Germany Suspects 'Russia Link' To Ethnic Chechen's Killing In Berlin

Demonstrators hold portraits of Zelimkhan Khangoshvili in front of the German Embassy in Tbilisi in September.

German federal prosecutors are preparing to take over the case related to the slaying of an ethnic Chechen Georgian national in Berlin this summer, according to media reports, amid suspicions that Russian intelligence was involved in the killing.

Zelimkhan Khangoshvili, 40, who had previously fought alongside separatists in Russia's Chechnya region, was shot twice in the head in Kleiner Tiergarten park on August 23.

A Russian national suspected of carrying out the killing was arrested shortly afterward.

"The Federal Prosecutor's Office suspects Russian state agencies of having commissioned the murder," the German weekly Der Spiegel reported, adding that federal prosecutors were preparing to step in "in the coming days."

Other German media and Reuters, citing sources, also reported that federal prosecutors would step in this week.

"We have evidence that a foreign intelligence agency was behind" the killing, Reuters quoted a German legal source as saying.

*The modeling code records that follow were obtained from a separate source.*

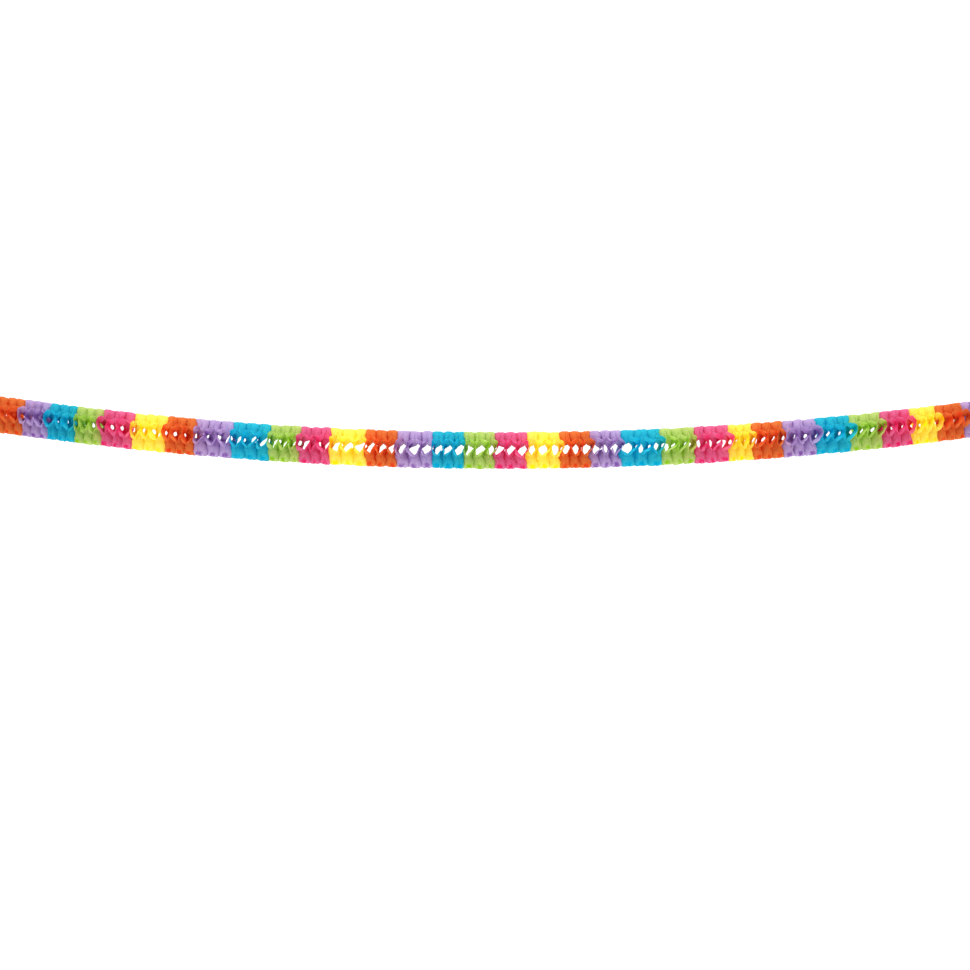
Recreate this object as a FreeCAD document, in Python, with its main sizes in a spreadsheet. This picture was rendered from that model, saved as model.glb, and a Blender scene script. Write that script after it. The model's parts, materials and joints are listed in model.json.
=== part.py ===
import FreeCAD, Part
import math
import os
import Sketcher

# A pull-out tissue paper garland, hung in a shallow arc along X.
# Die-cut tissue sheets stand across the line of the garland. Each has four blunt arms and
# is glued to the next sheet at its arm tips and crease lines, then to the one after at the
# notches between its arms, so that the stack opens into a row of pleated cells.
# Y points away from the viewer, +Z is up, and the origin is the left hanging hole.

FreeCAD.newDocument("tissue_garland")
doc = FreeCAD.ActiveDocument
os.makedirs("parts", exist_ok=True)

# Driving dimensions in millimetres
SIZES = {
    "tip_reach": 75.0,
    "shoulder_reach": 71.0,
    "shoulder_half": 25.0,
    "notch_out": 33.0,
    "notch_up": 28.0,
    "notch_down": 33.0,
    "hole_start": 12.0,
    "hole_end": 55.0,
    "hole_half": 17.0,
    "sheet_thick": 0.25,
    "run_length": 129.0,
    "sag": 154.0,
    "low_share": 0.5145,
    "card_thick": 1.0,
    "hang_hole_r": 3.0,
}
sheet = doc.addObject("Spreadsheet::Sheet", "sizes")
for row, (name, value) in enumerate(SIZES.items(), start=1):
    sheet.set("A%d" % row, name)
    sheet.set("B%d" % row, str(value))
    sheet.setAlias("B%d" % row, name)
doc.recompute()

# Colours in the order they repeat, and how far each run is pulled open,
# as a share of run_length. The runs near the hung ends are the tightest.
COLOURS = ["orange", "purple", "blue", "green", "pink", "yellow"]
PULLS = [0.87, 0.81, 0.87, 0.84, 1.00, 1.06, 0.94, 1.19, 1.19, 1.00, 0.97, 1.13, 1.00, 1.16, 1.00, 1.00,
         1.03, 1.06, 0.97, 1.00, 1.29, 1.06, 1.10, 0.77, 0.97, 1.06, 1.10, 1.03, 0.94, 0.81, 0.87, 0.84]
LEAVES_IN_RUN = 6
FIRST_RUN_LEAVES = 7
LAST_RUN_LEAVES = 5


def size(name):
    """One driving dimension, read from the sheet."""
    return float(sheet.get(name))


# Stations: where the planes between the sheets cross the hanging line
def run_leaves(run):
    """How many sheets a run of one colour has."""
    if run == 0:
        return FIRST_RUN_LEAVES
    if run == len(PULLS) - 1:
        return LAST_RUN_LEAVES
    return LEAVES_IN_RUN


def station_positions():
    """Distances along X from the left end, one more than there are sheets."""
    places = [0.0]
    for run, pull in enumerate(PULLS):
        pitch = size("run_length") * pull / LEAVES_IN_RUN
        for _ in range(run_leaves(run)):
            places.append(places[-1] + pitch)
    return places


PLACES = station_positions()
LOW_X = size("low_share") * PLACES[-1]


class Station:
    """A glue plane: a point on the hanging line and the directions there."""

    def __init__(self, x):
        rate = size("sag") / LOW_X ** 2
        height = rate * (x - LOW_X) ** 2 - size("sag")
        lean = math.atan(2.0 * rate * (x - LOW_X))
        self.centre = FreeCAD.Vector(x, 0, height)
        self.along = FreeCAD.Vector(math.cos(lean), 0, math.sin(lean))
        self.up = FreeCAD.Vector(-math.sin(lean), 0, math.cos(lean))
        self.lean = math.degrees(lean)

    def point(self, out, up):
        """A point of the plane: out towards the viewer, up along the sheet."""
        return self.centre - FreeCAD.Vector(0, out, 0) + self.up * up


STATIONS = [Station(x) for x in PLACES]

# The die-cut sheet: corners as (out, up, opening). Opening is 0 at the tips and crease
# lines, glued to one neighbour, and 1 at the shoulders and notches, glued to the other.
HOLE_OPENING = size("hole_half") / (size("notch_up") + size("notch_down")) * 2.0
CORNERS = {
    "top": (0, size("tip_reach"), 0),
    "top_front": (size("shoulder_half"), size("shoulder_reach"), 1),
    "upper_notch_front": (size("notch_out"), size("notch_up"), 1),
    "front": (size("tip_reach"), 0, 0),
    "lower_notch_front": (size("notch_out"), -size("notch_down"), 1),
    "bottom_front": (size("shoulder_half"), -size("shoulder_reach"), 1),
    "bottom": (0, -size("tip_reach"), 0),
    "bottom_back": (-size("shoulder_half"), -size("shoulder_reach"), 1),
    "lower_notch_back": (-size("notch_out"), -size("notch_down"), 1),
    "back": (-size("tip_reach"), 0, 0),
    "upper_notch_back": (-size("notch_out"), size("notch_up"), 1),
    "top_back": (-size("shoulder_half"), size("shoulder_reach"), 1),
    "hole_root": (size("hole_start"), 0, 0),
    "hole_upper": (size("hole_end"), size("hole_half"), HOLE_OPENING),
    "hole_lower": (size("hole_end"), -size("hole_half"), HOLE_OPENING),
}
OUTLINE = list(CORNERS)[:12]
HOLE = ["hole_upper", "hole_root", "hole_lower"]
PANELS = [
    ("top", "top_front", "upper_notch_front"),
    ("top", "upper_notch_front", "hole_root"),
    ("top", "hole_root", "upper_notch_back"),
    ("top", "upper_notch_back", "top_back"),
    ("hole_root", "upper_notch_front", "hole_upper"),
    ("hole_upper", "upper_notch_front", "front"),
    ("hole_upper", "front", "hole_lower"),
    ("hole_lower", "front", "lower_notch_front"),
    ("hole_root", "hole_lower", "lower_notch_front"),
    ("bottom", "lower_notch_front", "bottom_front"),
    ("bottom", "hole_root", "lower_notch_front"),
    ("bottom", "lower_notch_back", "hole_root"),
    ("bottom", "bottom_back", "lower_notch_back"),
    ("hole_root", "back", "upper_notch_back"),
    ("hole_root", "lower_notch_back", "back"),
]


def face(points):
    """A flat face through the points."""
    return Part.Face(Part.makePolygon(points + points[:1]))


def leaf(index):
    """One creased sheet between two glue planes, as a closed solid."""
    near = STATIONS[index]
    far = STATIONS[index + 1]
    thickness = (near.along + far.along).normalize() * size("sheet_thick")
    facing = {}
    for name, (out, up, opening) in CORNERS.items():
        share = 1 - opening if index % 2 == 0 else opening
        start = near.point(out, up)
        end = far.point(out, up) - thickness
        facing[name] = start + (end - start) * share
    backing = {name: point + thickness for name, point in facing.items()}
    faces = []
    for panel in PANELS:
        faces.append(face([facing[name] for name in panel]))
        faces.append(face([backing[name] for name in panel]))
    for loop in (OUTLINE, HOLE):
        for here, there in zip(loop, loop[1:] + loop[:1]):
            faces.append(face([facing[here], facing[there], backing[there], backing[here]]))
    solid = Part.Solid(Part.Shell(faces))
    if solid.Volume < 0:
        solid.reverse()
    return solid


# Runs of one colour, each a group of separate sheets
parts = {}
first = 0
for run in range(len(PULLS)):
    colour = COLOURS[run % len(COLOURS)]
    count = run_leaves(run)
    node = "%s_leaves_%02d" % (colour, run + 1)
    obj = doc.addObject("Part::Feature", node)
    obj.Label = node
    obj.Shape = Part.makeCompound([leaf(first + i) for i in range(count)])
    obj.Placement = FreeCAD.Placement()
    parts[node] = obj
    first += count


# End cards: stiff sheets of the leaf's outline with a punched hanging hole
def cross_sketch(body, name):
    """A sketch across the garland's line: its x is +Y and its y is +Z."""
    sketch = body.newObject("Sketcher::SketchObject", name)
    plane = next(item for item in body.Origin.OriginFeatures if item.Role == "YZ_Plane")
    sketch.AttachmentSupport = [(plane, "")]
    sketch.MapMode = "FlatFace"
    return sketch


def card_sketch(body, name):
    """The leaf's outline, its corners held to the sheet's sizes."""
    sketch = cross_sketch(body, name)
    corners = [CORNERS[corner][:2] for corner in OUTLINE]
    for here, there in zip(corners, corners[1:] + corners[:1]):
        start = FreeCAD.Vector(-here[0], here[1], 0)
        end = FreeCAD.Vector(-there[0], there[1], 0)
        sketch.addGeometry(Part.LineSegment(start, end), False)
    count = len(corners)
    for line in range(count):
        sketch.addConstraint(Sketcher.Constraint("Coincident", line, 2, (line + 1) % count, 1))
    links = {
        "top": ("", "tip_reach"),
        "top_front": ("shoulder_half", "shoulder_reach"),
        "upper_notch_front": ("notch_out", "notch_up"),
        "front": ("tip_reach", ""),
        "lower_notch_front": ("notch_out", "notch_down"),
        "bottom_front": ("shoulder_half", "shoulder_reach"),
        "bottom": ("", "tip_reach"),
        "bottom_back": ("shoulder_half", "shoulder_reach"),
        "lower_notch_back": ("notch_out", "notch_down"),
        "back": ("tip_reach", ""),
        "upper_notch_back": ("notch_out", "notch_up"),
        "top_back": ("shoulder_half", "shoulder_reach"),
    }
    for line, corner in enumerate(OUTLINE):
        for kind, alias, value in zip(("DistanceX", "DistanceY"), links[corner], corners[line]):
            if not alias:
                other = "PointOnObject"
                axis = -2 if kind == "DistanceX" else -1
                sketch.addConstraint(Sketcher.Constraint(other, line, 1, axis))
                continue
            place = -value if kind == "DistanceX" else value
            made = sketch.addConstraint(Sketcher.Constraint(kind, -1, 1, line, 1, place))
            sign = "-" if place < 0 else ""
            sketch.setExpression("Constraints[%d]" % made, "%ssizes.%s * 1 mm" % (sign, alias))
    return sketch


def end_card(node, station, outward):
    """A flat card against the outermost glue plane, on its outer side."""
    body = doc.addObject("PartDesign::Body", node)
    body.Label = node
    sketch = card_sketch(body, node + "_outline")
    pad = body.newObject("PartDesign::Pad", node + "_pad")
    pad.Profile = sketch
    pad.setExpression("Length", "sizes.card_thick * 1 mm")
    pad.Reversed = outward < 0
    punch = cross_sketch(body, node + "_hole")
    punch.addGeometry(Part.Circle(FreeCAD.Vector(0, 0, 0), FreeCAD.Vector(0, 0, 1), size("hang_hole_r")), False)
    punch.addConstraint(Sketcher.Constraint("Coincident", 0, 3, -1, 1))
    made = punch.addConstraint(Sketcher.Constraint("Radius", 0, size("hang_hole_r")))
    punch.setExpression("Constraints[%d]" % made, "sizes.hang_hole_r * 1 mm")
    pocket = body.newObject("PartDesign::Pocket", node + "_pocket")
    pocket.Profile = punch
    pocket.Type = "ThroughAll"
    pocket.Midplane = True
    doc.recompute()
    turn = FreeCAD.Rotation(FreeCAD.Vector(0, 1, 0), -station.lean)
    body.Placement = FreeCAD.Placement(station.centre, turn)
    return body


parts["left_end_card"] = end_card("left_end_card", STATIONS[0], -1)
parts["right_end_card"] = end_card("right_end_card", STATIONS[-1], 1)
doc.recompute()

# Check, then write
for obj in doc.Objects:
    if "Invalid" in obj.State or "Error" in obj.State:
        raise RuntimeError("%s: %s" % (obj.Name, obj.State))
for node, obj in parts.items():
    shape = obj.Shape
    if not shape.isValid() or shape.Volume <= 0:
        raise RuntimeError("%s isn't a valid solid" % node)
    shape.exportStep("parts/%s.step" % node)

print("garland length %.1f, lowest point %.1f below the left end" % (PLACES[-1], size("sag")))
print("sheets %d, nodes %d" % (len(PLACES) - 1, len(parts)))
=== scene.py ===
# %% [markdown]
# # A pull-out tissue garland
# Party shops sell this garland as a flat stack of die-cut tissue sheets. The sheets are glued
# to each other at alternating spots, so the stack pulls open into a long row of pleated cells.
# This lesson dresses the packed model: the real sizes come from it, and only looks are added.

# %% Load the packed model
import bpy
import json
import math
import random
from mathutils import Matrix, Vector
from mathutils.geometry import delaunay_2d_cdt


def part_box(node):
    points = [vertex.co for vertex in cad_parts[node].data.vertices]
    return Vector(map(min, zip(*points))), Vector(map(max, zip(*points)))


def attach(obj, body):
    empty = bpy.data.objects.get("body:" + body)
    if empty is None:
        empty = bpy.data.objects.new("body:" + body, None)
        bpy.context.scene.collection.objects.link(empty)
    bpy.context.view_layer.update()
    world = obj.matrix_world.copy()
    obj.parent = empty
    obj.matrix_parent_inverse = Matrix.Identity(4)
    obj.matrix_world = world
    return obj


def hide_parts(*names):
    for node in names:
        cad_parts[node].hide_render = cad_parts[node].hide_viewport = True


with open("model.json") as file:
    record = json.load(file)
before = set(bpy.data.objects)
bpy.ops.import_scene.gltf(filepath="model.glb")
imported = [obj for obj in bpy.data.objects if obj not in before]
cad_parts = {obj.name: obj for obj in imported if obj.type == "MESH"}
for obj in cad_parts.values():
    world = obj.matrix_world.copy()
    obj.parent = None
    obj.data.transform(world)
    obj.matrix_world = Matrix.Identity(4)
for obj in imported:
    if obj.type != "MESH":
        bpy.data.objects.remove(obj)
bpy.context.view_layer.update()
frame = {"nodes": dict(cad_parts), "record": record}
record = frame["record"]
MM = 0.001
print("nodes:", len(frame["nodes"]))

# %% [markdown]
# ## The hanging line
# A garland this light hangs almost as a parabola. The two hanging holes and the direction of
# the left one fix that parabola, so it is worked out from the record and never measured again.
# A curve object could carry the line too, but a formula can go straight into the node tree.

# %% Work out the hanging line
mounts = {mount["name"]: mount for mount in record["mounts"]}
LEFT = Vector(mounts["left_hang_hole"]["pos_m"])
RIGHT = Vector(mounts["right_hang_hole"]["pos_m"])
left_axis = Vector(mounts["left_hang_hole"]["axis"])
SPAN = RIGHT.x - LEFT.x
fall = -0.5 * left_axis.z / left_axis.x
SAG_RATE = (RIGHT.z + 2.0 * SPAN * fall) / SPAN ** 2
LOW_X = fall / SAG_RATE


def line_height(x):
    """Height of the hanging line over the row's origin."""
    return SAG_RATE * ((x - LOW_X) ** 2 - LOW_X ** 2)


print("span %.3f m, lowest at %.3f m, %.3f m down" % (SPAN, LOW_X, line_height(LOW_X)))

# %% [markdown]
# ## Where each colour run begins and ends
# A run is a group of sheets of one colour. The front arm tips of its outermost sheets lie on
# the planes between the runs, so the packed node itself says where the run begins and ends.

# %% Read the runs from the nodes
FACETS_PER_SHEET = 60
TIP_REACH = -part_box("left_end_card")[0].y


def read_run(name):
    """Start, end and number of sheets of one colour run."""
    mesh = frame["nodes"][name].data
    tips = [v.co.x for v in mesh.vertices if v.co.y < 0.5 * MM - TIP_REACH]
    return {
        "node": name,
        "colour": name.split("_")[0],
        "number": int(name.split("_")[-1]),
        "count": len(mesh.polygons) // FACETS_PER_SHEET,
        "start": min(tips),
        "end": max(tips),
    }


runs = [read_run(name) for name in frame["nodes"] if "_leaves_" in name]
runs.sort(key=lambda run: run["number"])
runs[0]["start"] = LEFT.x
runs[-1]["end"] = RIGHT.x
first_sheet = 0
for run in runs:
    run["first"] = first_sheet
    run["pitch"] = (run["end"] - run["start"]) / run["count"]
    first_sheet += run["count"]
print("runs:", len(runs), "sheets:", first_sheet)
print("pitch from %.1f to %.1f mm" % (
    min(run["pitch"] for run in runs) / MM, max(run["pitch"] for run in runs) / MM))

# %% [markdown]
# ## The die-cut sheet
# Every sheet is the same: four blunt arms, a notch between each two, and one hole punched
# through the front arm. The sheets come off one die, so the whole outline is drawn once. A
# handful of corners gives it, a spline rounds them, and a Delaunay fill will make an even net
# of triangles that can fold anywhere.

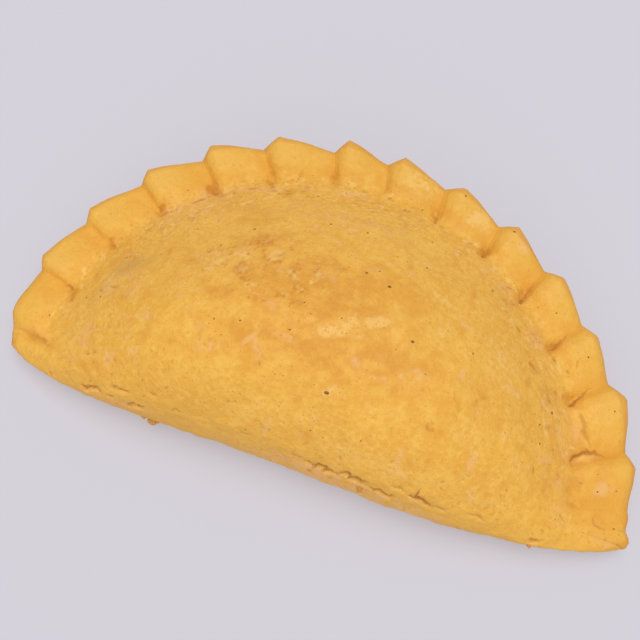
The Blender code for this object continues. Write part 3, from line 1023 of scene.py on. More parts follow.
# %% Build the baked skin tree
SKIN = {
    "Swell height": 0.30 * MM,
    "Swell size": 13.0 * MM,
    "Pucker height": 0.19 * MM,
    "Pucker size": 4.2 * MM,
    "Grain height": 0.10 * MM,
    "Grain size": 1.7 * MM,
    "Pit depth": 0.22 * MM,
    "Pit spacing": 5.0 * MM,
    "Pit radius": 0.45 * MM,
    "Seed": 11.0,
    "Finish": toasted_crust,
}
skin_tree, enter = start_tree("Baked skin", SKIN)
at = place(skin_tree, "GeometryNodeInputPosition")
facing = place(skin_tree, "GeometryNodeInputNormal")
coarse_here = attribute(skin_tree, "coarse")
swell = product(skin_tree, noise(skin_tree, at, enter["Swell size"], enter["Seed"]), enter["Swell height"])
pucker = noise(skin_tree, at, enter["Pucker size"], enter["Seed"], detail=3.0, roughness=0.6)
pucker = product(skin_tree, pucker, enter["Pucker height"], coarse_here)
grain = noise(skin_tree, at, enter["Grain size"], enter["Seed"], detail=2.0, roughness=0.6)
grain = product(skin_tree, grain, enter["Grain height"], coarse_here)

per_metre = maths(skin_tree, "DIVIDE", 1.0, enter["Pit spacing"])
cells = skin_tree.nodes.new("ShaderNodeTexVoronoi")
cells.voronoi_dimensions = "3D"
skin_tree.links.new(at, cells.inputs["Vector"])
skin_tree.links.new(per_metre, cells.inputs["Scale"])
to_pit = product(skin_tree, cells.outputs["Distance"], enter["Pit spacing"])
pit_share = maths(skin_tree, "DIVIDE", to_pit, enter["Pit radius"])
pit = remap(skin_tree, pit_share, 0.0, 1.3, 1.0, 0.0)
pit_depth = product(skin_tree, pit, enter["Pit depth"], coarse_here)

height = maths(skin_tree, "SUBTRACT", total(skin_tree, swell, pucker, grain), pit_depth)
raised = vectors(skin_tree, "ADD", at, vectors(skin_tree, "SCALE", facing, named={"Scale": height}))
parts = skin_tree.nodes.new("ShaderNodeSeparateXYZ")
skin_tree.links.new(raised, parts.inputs[0])
above_tray = maths(skin_tree, "MAXIMUM", parts.outputs[2], 0.0)
held = place(skin_tree, "ShaderNodeCombineXYZ", parts.outputs[0], parts.outputs[1], above_tray)
shaped = place(skin_tree, "GeometryNodeSetPosition", named={"Geometry": enter["Geometry"], "Position": held})
# The pit is kept for the material, which paints the pits darker as painted shade.
shaped = keep(skin_tree, shaped, "pit", pit)
end_tree(skin_tree, shaped, enter["Finish"])
run_tree(crust, skin_tree, SKIN)
crust.data.shade_smooth()
bpy.context.view_layer.update()
print("baked:", [round(1000 * side, 1) for side in crust.dimensions], "mm")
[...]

German media have drawn parallels between Khangoshvili's assassination and the 2018 poisoning in England of former Russian spy Sergei Skripal.

Russia denies state involvement in both incidents.

Khangoshvili fought in the Second Chechen War in 1999-2002 against Russian national forces alongside notorious field commander Shamil Basayev and was reportedly close to Aslan Maskhadov, who had briefly served as president of Chechnya.

The suspect operated under the alias Vadim Adreyevich Sokolov, using a passport whose number is linked to Russian security services, notably GRU military intelligence, according to a joint investigation published in August by Der Spiegel, The Insider in Russia, and the British-based open-source investigation group Bellingcat.

The August 30 investigation did not establish the suspect's real identity. But in a statement on December 3, Bellingcat claimed that the suspect who had traveled to Berlin under the Sokolov alias is in reality 54-year-old Vadim Krasikov.

"In June 2013, Krasikov was the key suspect in the murder a Russian businessman [in Moscow] who had been the subject of several previous assassination attempts," Bellingcat said.

"The murder in Moscow was similar in many respects to the Berlin assassination -- the killer had approached his target on a bicycle, had shot at him with a hand gun at close range, both in the back and in the head, and had left on his bike." Krasikov grew up in Kazakhstan before spending time in Siberia, Bellingcat claimed.

A separate Bellingcat investigation alleges that three officers of Russia's GRU military intelligence service attempted to kill Skripal and his daughter with a highly toxic nerve agent.

Two of the three alleged officers are wanted by the British authorities for questioning.

Skripal and his daughter survived the poisoning in Salisbury, England, but a British woman with no connections to Russia died, apparently after accidentally coming into contact with the substance.